Even partial shading of a dam’s surface reduces solar radiation input, lowering water temperature and inhibiting algae growth. Shade cloth structures over all or part of a dam are a lower-cost alternative to full floating covers, with meaningful water quality benefits.

Vegetation management

Establishing appropriate riparian vegetation around the dam edges reduces nutrient runoff from the catchment, one of the key inputs that feeds algae growth. Strategic fencing to limit livestock access to the dam water edge also reduces the nutrient load from animal waste.

Testing Your Dam Water

Regular water testing through summer is the most reliable way to catch quality issues before they affect livestock or irrigation. Simple field test kits for EC (salinity) and pH are available from rural supply stores and can be used on-farm without laboratory equipment. More comprehensive nutrient and algae testing can be conducted by state government laboratories and many private environmental testing companies.

A baseline test at the start of summer, followed by monthly testing through the evaporation season, gives you the data to respond before problems become critical.

Summary

Evaporation does not just take water from your dam — it also degrades the quality of the water that remains. The concentration of salts, nutrients, and minerals, combined with shallower, warmer, and more stagnant conditions, creates ideal conditions for algae blooms and elevated salinity. Managing evaporation is therefore a water quality strategy as much as a water quantity strategy. Floating covers, shade structures, and good catchment management all play a role in protecting the quality of your stored water.

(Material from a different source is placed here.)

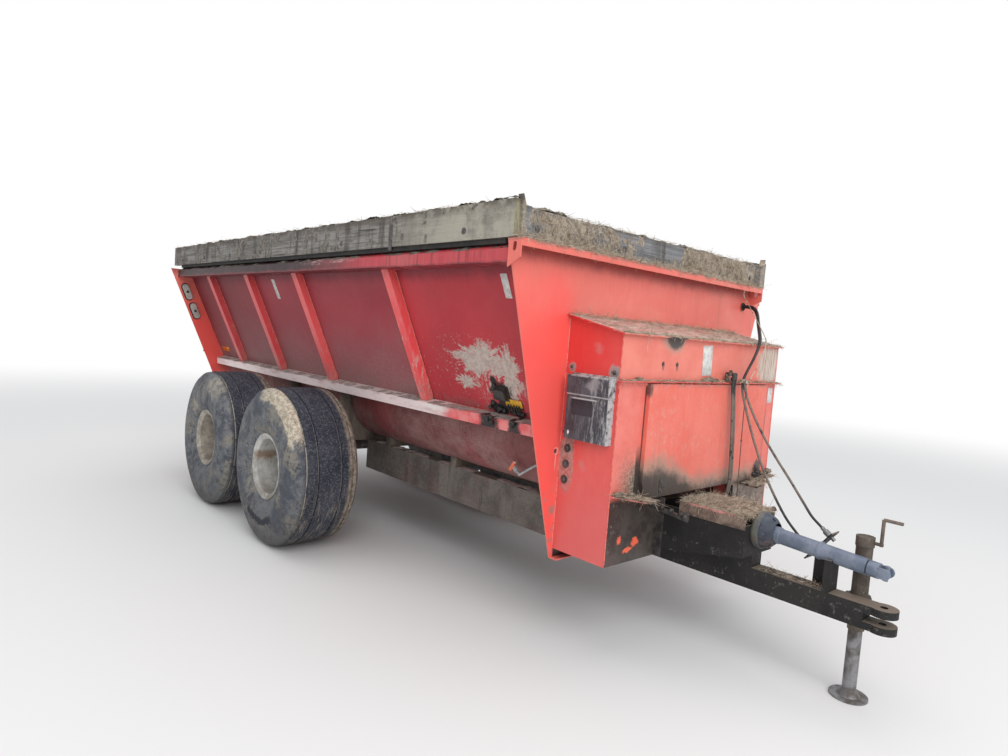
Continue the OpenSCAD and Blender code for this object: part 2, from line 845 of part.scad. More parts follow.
// The cover's outline, drawn in by an inset
module cover_outline(inset) {
    corner = 24;
    low = cover_low + inset;
    right = cover_right - inset;
    left = cover_left - inset;
    polygon([
        [-right, cover_high - inset], [-right, low + 90], [-right + corner, low],
        [left - 60, low + 8], [left, low + 40], [left, cover_high - inset]
    ]);
}

box_x = 56;
box_w = 268;
box_low = 1097;
box_high = 1418;
box_deep = 42;
lid_h = 95;

module document_box() {
    pocket = 4;
    color(black) placed() difference() {
        translate([box_x, -housing_right - box_deep, box_low])
            cube([box_w, box_deep, box_high - box_low - lid_h]);
        translate([box_x + 6, -housing_right - box_deep + 6, box_low + 6])
            cube([box_w - 12, box_deep - 12, 400]);
        translate([box_x + 34, -housing_right - box_deep - 1, box_low + 124]) cube([134, pocket + 1, 76]);
    }
}

module document_lid() {
    barrel_r = 3.8;
    barrel_y = -housing_right - 4;
    color(black) placed() {
        difference() {
            translate([box_x - 3, -housing_right - box_deep - 3, box_high - lid_h + 0.5])
                cube([box_w + 6, box_deep + 2.5, lid_h - 0.5]);
            translate([box_x + 3, -housing_right - box_deep + 3, box_high - lid_h - 10])
                cube([box_w - 6, box_deep - 6, lid_h + 4]);
        }
        rod_x(box_x, barrel_y, box_high + 4, box_w, barrel_r);
        translate([box_x, barrel_y - barrel_r, box_high - 1]) cube([box_w, 2 * barrel_r, 5]);
    }
}

module tongue() {
    box_in = 10;
    web_low = 590;
    foot_front = 575;
    clevis_gap = 40;
    color(grime) placed() {
        difference() {
            along_y(-tongue_half, 2 * tongue_half) polygon([
                [0, beam_low], [housing_depth, 495], [tongue_front, 570], [tongue_front, tongue_top],
                [0, tongue_top]
            ]);
            translate([200, -tongue_half + box_in, web_low])
                cube([tongue_front - plate_t - 200, 2 * (tongue_half - box_in), tongue_top - web_low + 10]);
            on_drive() rod_x(-50, 0, 0, 100, drive_r + run_gap);
        }
        difference() {
            translate([rest_x - 15, -nose_half, nose_low + nose_h]) cube([30, 2 * nose_half, 150]);
            on_drive() rod_x(300, 0, 0, 200, guard_r + seat);
            translate([rest_x - 20, -2 * nose_half, drive_z - 10]) cube([40, 4 * nose_half, 100]);
        }
        difference() {
            union() {
                translate([0, -nose_half, nose_low]) cube([hitch_x, 2 * nose_half, nose_h]);
                translate([hitch_x, 0, nose_low]) cylinder(h = nose_h, r = nose_reach - hitch_x);
            }
            translate([hitch_x, 0, nose_low - 10]) cylinder(h = nose_h + 20, r = hitch_r);
            translate([hitch_x - 70, -2 * nose_half, nose_low + (nose_h - clevis_gap) / 2])
                cube([200, 4 * nose_half, clevis_gap]);
        }
        along_y(-nose_half, 2 * nose_half) polygon([
            [300, nose_low + nose_h], [tongue_front, nose_low + nose_h], [tongue_front, foot_front], [300, 492]
        ]);
        hose_holder();
    }
}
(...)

Protect Both Your Water Volume and Water Quality

EvapCo’s evaporation management solutions reduce water loss while also protecting water quality in Australian farm dams. Talk to our team about the right approach for your situation.

Contact EvapCo today.

Frequently Asked Questions

How does evaporation affect water quality in farm dams?

Evaporation removes pure water from a dam while leaving behind dissolved minerals, salts, and nutrients. This concentration effect raises salinity, increases nutrient levels, and creates conditions that trigger harmful algae blooms, including blue-green algae. Water that was safe at the start of summer may become unsuitable for livestock or irrigation by the end of it.

What are the signs that evaporation is degrading water quality in my dam?

Warning signs include green or blue-green discolouration of the water surface, a strong musty or earthy smell, surface scum or foam, visible algae mats or streaks, livestock refusing to drink from the dam, and changes in colour from clear to turbid brown or green. Water tests for salinity (EC) and nutrient levels can provide early warning before visible signs appear.

Can covering a dam improve water quality as well as reduce evaporation?

Yes. A floating dam cover reduces evaporation, which slows the concentration effect that drives water quality decline. It also blocks sunlight, which is essential for algae growth, preventing or significantly reducing algae blooms. Covered dams tend to maintain better water quality through summer than open dams of equivalent size.